Las raíces del relativismo

 

Entre los años setenta a noventa del siglo pasado, la madrileña editorial, Magisterio español, fue publicando en lengua castellana, una colección de trabajos, bajo la dirección de Luis Clavell y con el atrevido título de “Crítica filosófica”, en los que se reunían ediciones comentadas de las grandes obras de la filosofía moderna y contemporánea que más habían influido en el pensamiento del final del siglo XX y, lógicamente, en el ambiente cultural de la época.

Entre otras magníficas obras que se contienen en esta colección, deseamos ahora detenernos en el estudio crítico del libro, El tratado sobre la tolerancia (1763), escrito por el padre de la ilustración francesa, François Marie Arouet, llamado comúnmente Voltaire, y que fue realizado por el actual Prelado del Opus Dei, el entonces joven teólogo y pensador Fernando Ocáriz Braña.

En realidad, Voltaire más que un gran pensador o un verdadero filósofo, es un escritor de talento que supo divulgar como nadie el espíritu de la Ilustración o iluminismo, en el que se encuentran, como sus raíces, tres herencias fundamentales; una cartesiana la del inmanentismo; una carga profunda del empirismo inglés y una confianza desmesurada en la ciencia.

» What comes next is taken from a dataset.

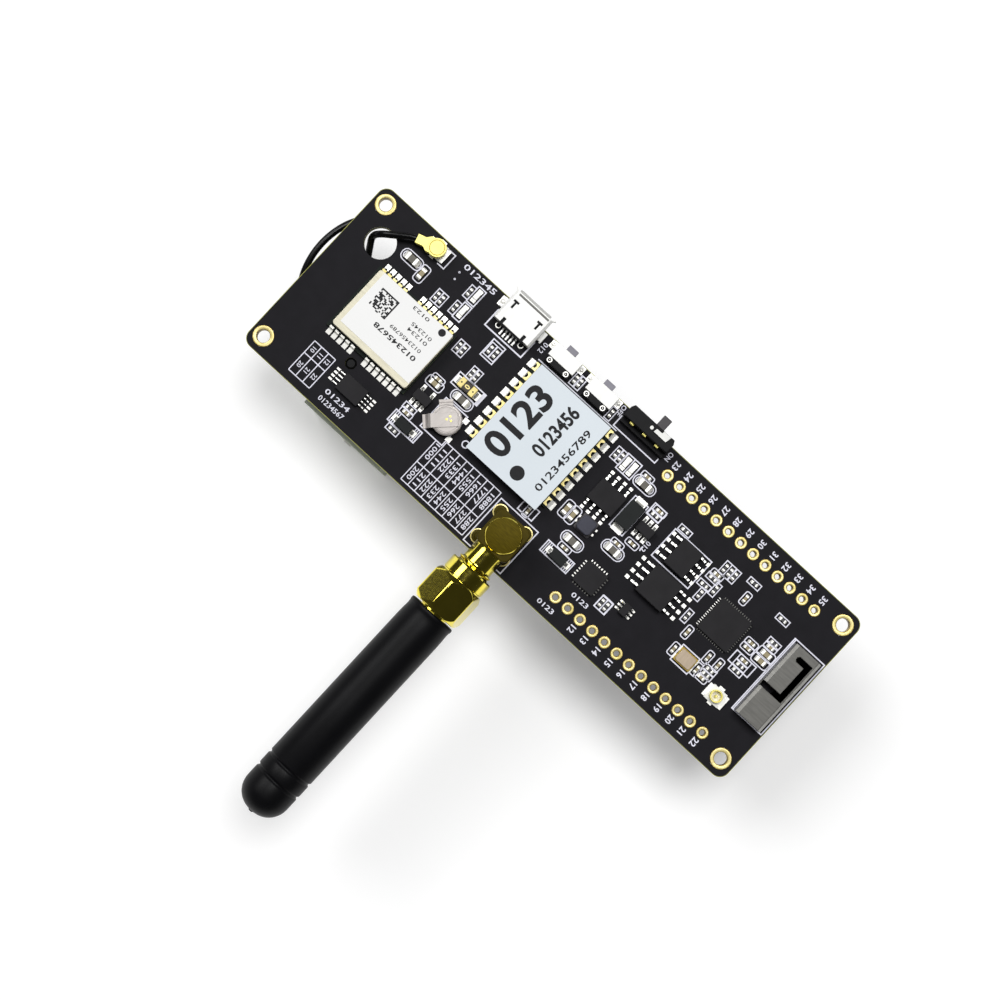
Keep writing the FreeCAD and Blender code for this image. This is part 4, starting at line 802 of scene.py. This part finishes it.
# Snap-on coaxial jacks: ring, pin and soldered tabs, and the ring on the cable's plug
bm = bmesh.new()
for x, y in (SPARE_JACK, CABLE_JACK):
    turned(bm, [(0.8, 0.35), (1.0, 0.35), (1.0, 0.7), (0.93, 0.8), (0.93, 1.0), (1.0, 1.12),
                (1.0, 1.42), (0.95, 1.5), (0.84, 1.5), (0.8, 1.42)], 32, (x, y), closed=True)
    turned(bm, [(0.2, 0.35), (0.2, 1.15), (0.12, 1.25), (0, 1.25)], 16, (x, y))
    for side in (-1, 1):
        near, far = sorted((x + side * 1.35, x + side * 1.9))
        box(bm, near, far, y - 1.2, y + 1.1, 0, 0.22, 1)
        near, far = sorted((x + side * 1.2, x + side * 1.4))
        box(bm, near, far, y - 1.0, y + 0.95, 0.2, 0.42, 1)
    box(bm, x - 0.5, x + 0.5, y + 1.3, y + 1.7, 0, 0.2, 1)
    box(bm, x - 0.4, x + 0.4, y - 1.65, y - 1.3, 0, 0.18, 1)
piece("coax_rings", bm, [COAX, SOLDER], replaces=["coax_jack_rings"], smooth=35)
bm = bmesh.new()
turned(bm, [(1.24, 2.12), (1.24, 2.16), (1.18, 2.17), (1.1, 2.16), (1.1, 2.12)], 36,
       CABLE_JACK, closed=True)
piece("plug_rim", bm, [OLD_GOLD], smooth=40)

# The holder's peg in the small hole, and the board's bare rim where the mask stops
bm = bmesh.new()
turned(bm, [(0, BOARD_LOW), (0.84, BOARD_LOW), (0.84, -0.35), (0.6, -0.15), (0, -0.15)], 24,
       (-34.95, -7.8))
piece("holder_peg", bm, [RUBBER], smooth=40)
bm = bmesh.new()
ribbon(bm, rounded(-49.86, 50.06, -16.41, 16.21, 1.66, 6), 0.08, high=0.008)
piece("board_rim", bm, [LAMINATE])

# The socket's folded lip and shaded windows, and the contact seen in the switch's window
bm = bmesh.new()
lip = [(17.22, SOCKET_TOP), (17.56, SOCKET_TOP), (17.5, SOCKET_TOP + 0.03),
       (17.3, SOCKET_TOP + 0.03)]
prism(bm, lip, -22.9, -16.85, 0, FROM_YZ)
piece("socket_lip", bm, [STEEL])
bm = bmesh.new()
for side in (-1, 1):
    x = SOCKET_X + side * 2.425
    box(bm, x - 0.6, x + 0.6, 14.95, 16.45, 2.25, 2.34)
piece("socket_window_shades", bm, [RUBBER])
bm = bmesh.new()
prism(bm, [(6.35, 15.7), (8.8, 15.7), (9.0, 16.8), (7.6, 16.8), (7.5, 16.4), (6.45, 16.4)],
      3.3, 3.5)
prism(bm, circle(5.75, 15.95, 0.3, 14), 3.6, 3.66)
piece("switch_contact", bm, [WHITE], bevel=0.05)

# Silk print on the board, with the tops of lines that cross at different levels
LINE = 0.16
CROSSING = 0.022
bm = bmesh.new()
tops = itertools.cycle((0.022, 0.024, 0.026, 0.02))


def frame_line(x0, x1, y0, y1, radius=0.0, width=0.17):
    points = [(x0, y0), (x1, y0), (x1, y1), (x0, y1)]
    if radius:
        points = rounded(x0, x1, y0, y1, radius)
    ribbon(bm, points, width, high=next(tops))


def stroke(x0, y0, x1, y1, width=LINE, high=0.025):
    ribbon(bm, [(x0, y0), (x1, y1)], width, closed=False, high=high)


for x, y, way in RESISTORS:
    a, b = (1.12, 0.5) if way == "x" else (0.5, 1.12)
    frame_line(x - a, x + a, y - b, y + b)
for x, y, way, size in CAPACITORS:
    a, b, radius = {SMALL: (1.12, 0.56, 0.3), MEDIUM: (1.5, 0.78, 0.45),
                    LARGE: (2.0, 0.97, 0.85)}[size]
    if way == "y":
        a, b = b, a
    frame_line(x - a, x + a, y - b, y + b, radius)
for corners in (
        (-21.35, -18.95, 6.75, 9.95), (18.95, 26.5, 1.85, 7.35), (-25, -19.6, -10.3, -8.2),
        (5.8, 11.2, -9.15, -7.1), (-21.7, -16.3, 0.5, 2.7), (31.8, 35.2, -7.9, -4.85),
        (-28.5, -27.05, 11.4, 14.35), (-28.5, -27.05, 8.15, 11.1), (5.8, 7.25, 8.05, 11.0),
        (7.25, 8.65, 8.05, 11.0), (-20.6, -16.1, -7.6, -1.7), (-3.85, 3.85, -15.95, -7.35),
        (43.75, 49.8, -7.0, 7.4), (17.7, 19.8, -9.8, -7.7), (38.4, 42.35, -2.0, 0.1),
        (-1.0, 1.9, -6.8, -4.9), (14.0, 16.4, 6.1, 8.2)):
    frame_line(*corners, width=0.2)
for points in (
        [(-14.2, 12.25), (2.1, 12.25)], [(1.15, 14.6), (1.15, 12.6), (9.75, 12.6), (9.75, 13.5)],
        [(-35.75, 15.35), (-34.42, 15.35), (-34.42, 12.6), (-35.75, 12.6)],
        [(44.0, -6.9), (44.0, 7.3)], [(17.15, 1.95), (17.15, 1.1)]):
    ribbon(bm, points, 0.2, closed=False)
ribbon(bm, [(-23.9, 13.8), (-23.9, 10.6), (-16.4, 10.6), (-16.4, 13.8)], 0.24, closed=False)
stroke(-16.6, 2.6, -16.6, 0.6, 0.45)
for x in (-24.65, -24.3, -23.95, -20.65, -20.3, -19.95):
    stroke(x, -8.25, x, -10.25, high=CROSSING)
for x in (6.15, 6.5, 6.85, 10.2, 10.55, 10.9):
    stroke(x, -7.15, x, -9.1, high=CROSSING)
for x, y, way, size in CAPACITORS:
    if size is LARGE:
        ribbon(bm, arc(x + 0.98, y, 0.66, -62, 62, 8), 0.15, closed=False, high=0.045)
        ribbon(bm, arc(x - 0.98, y, 0.66, 118, 242, 8), 0.15, closed=False, high=0.045)
for x, y in ((-32.25, 13.88), (-32.09, 12.62)):
    ribbon(bm, circle(x, y, 0.12, 10), 0.1)
frame_line(11.0, 13.65, 0.95, 6.95, width=0.2)
ribbon(bm, circle(-13.5, -5.0, 0.55, 20), 0.2)
columns = (-41.4, -39.95, -38.5, -37.05)
for x in columns:
    stroke(x, -14.95, x, -9.0)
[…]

A su vez, esos principios podrían verse en sensu contrario y enunciarse como la desconfianza hacia toda autoridad, tanto espiritual, eclesiástica y espiritual, como civil o regia y finalmente la del derecho. En definitiva, Voltaire propuso un relativismo desconocido.

Es interesante lo que nos sugiere el análisis del Profesor Ocáriz: “Ya los deístas ingleses habían indicado el camino: desde el intento de aislar el elemento esencial cristianismo de sus superestructuras teológico-eclesiales, hasta la búsqueda del elemento natural, es decir, racional de las religiones positivas; desde la idea de tolerancia religiosa hasta un fundamental escepticismo religioso, que constituye a la vez la condición y el resultado del concepto mismo de tolerancia” (10). 

Al desconfiar de la vida futura, los ilustrados de Voltaire, proponían una felicidad plena ya en este mundo y para todos. Es lógico, por tanto, que la propusieran como autónoma, individualista y sin límites. Lo interesante es que esa utopía ha perdurado hasta nuestros días: “la herencia iluminista está viva y operante en todo el pensamiento contemporáneo” (13).

Voltaire tenía, asimismo, una confianza ciega en el progreso de la ciencia, a la que consideraba la nueva religión que derrumbaría la superstición y los mitos de la dogmática cristiana. Era profundamente deísta y al aceptar el empirismo terminó por negar toda metafísica y redujo el ámbito del conocimiento a la experiencia sensible (14).

Cuando se autodenominaba el patriarca de la tolerancia, aludía a que se consideraba uno de los grandes impulsores de la condena de todo dogma religioso y de todo libro sagrado, por tanto, se consideraba opuesto a “todo fanatismo, especialmente al fanatismo religioso” (17). Lo cual era presentado, a los católicos como lo más evangélico y a los paganos como una manifestación del relativismo más absoluto.

José Carlos Martin de la Hoz

Fernando Ocáriz Braña, Voltaire: Tratado sobre la tolerancia, ed. Magisterio Español, colección Crítica filosófica, n. 25, Madrid 1979, 110 pp.